Yes, Tim. That was a good plan 20 years ago when most people thought the internet was just a link beyond AOL’s welcome screen. But we live in 2017, Tim, and instead of sounding or looking cool, Mozilla just appears painfully out of touch.

It wouldn’t be so jarring except that it underscores just how badly Firefox has been struggling recently — trying to reclaim its glory days. But over the last half decade it’s faltered, with Firefox losing crucial installs to Google Chrome and Microsoft Edge, Mozilla being forced to axe its big open source email program, Thunderbird, in 2012, and the major misstep that was Firefox OS — Mozilla’s attempt at competing with Android and iOS.

The company has had some recent wins. Like when it automatically blocked Flash to protect users from egregious security flaws or when it launched Focus for iOS, a great super private browser. But the wins are minor, and they have never been enough to pull Mozilla, or Firefox, out of the tailspin its found itself in. Which is a shame. Firefox was once the most innovative browser in the world. It was faster and more secure than Safari or Internet Explorer, and it offered what were, at the time, new-fangled tools like tabs, ad blocking, and even add-ons. Wowie!

But then Google came along and offered all of that in an even faster and more attractive package. It brought the cloud along too — giving users access to all of their bookmarks, passwords, and even browser history, across devices. Firefox introduced its own cloud component, but by then it was too late, Chrome had overtaken it and, as of March 2016, surpassed Internet Explorer as well.

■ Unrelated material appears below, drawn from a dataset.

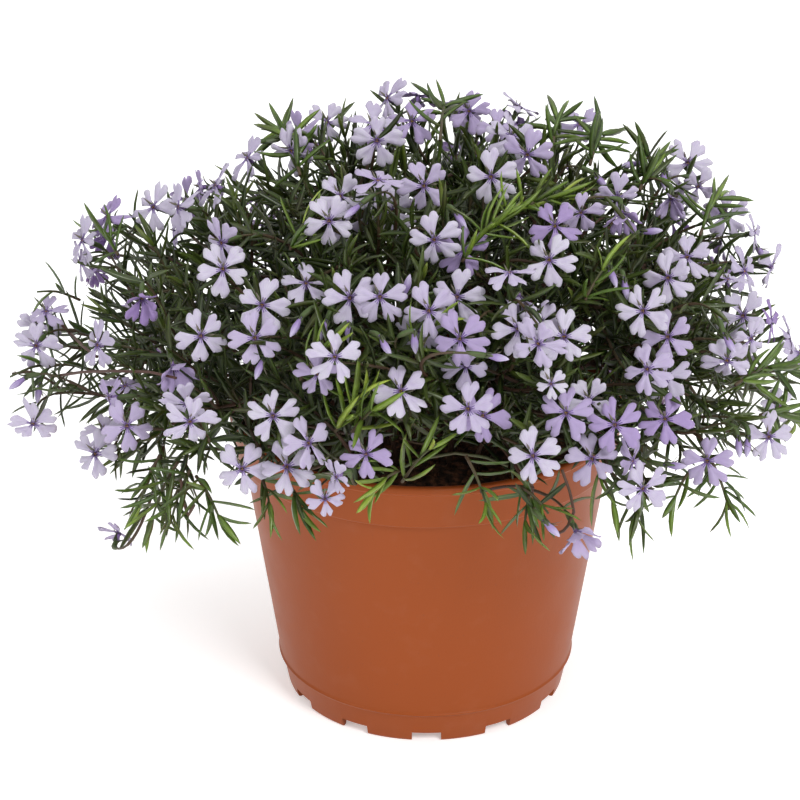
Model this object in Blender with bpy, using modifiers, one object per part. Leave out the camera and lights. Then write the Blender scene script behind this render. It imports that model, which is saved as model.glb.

Data and chart from Netmarketshare.

A terrible new logo that looks like it was cobbled together by a l337 13-year old hacker in an age when the Spice Girls still topped the charts isn’t going to fix that damage. Instead, it’s emblematic of the company’s failures rather than heralding its phoenix-like revival. Firefox has faltered because it’s become bloated, ugly, and slow. This is software that wants to be ubiquitous but still took nearly ten years to make a 64-bit variant for Windows.

And it’s a damn shame. The most popular browsers track your every movement on the internet, carefully building an exact image of your online activities, while also storing all of your passwords and usernames. Those browsers are also made by three of the largest companies on the planet, Google, Apple, and Microsoft.

So a speedy, popular alternative with plenty of third party support and a commitment to the open source model, which helps democratise software development, is really damn appealing. It’s what Firefox used to be before it fell behind. Let’s hope Mozilla moves back in that direction, and not towards wherever the hell some aesthetically challenged designer thought the company was headed.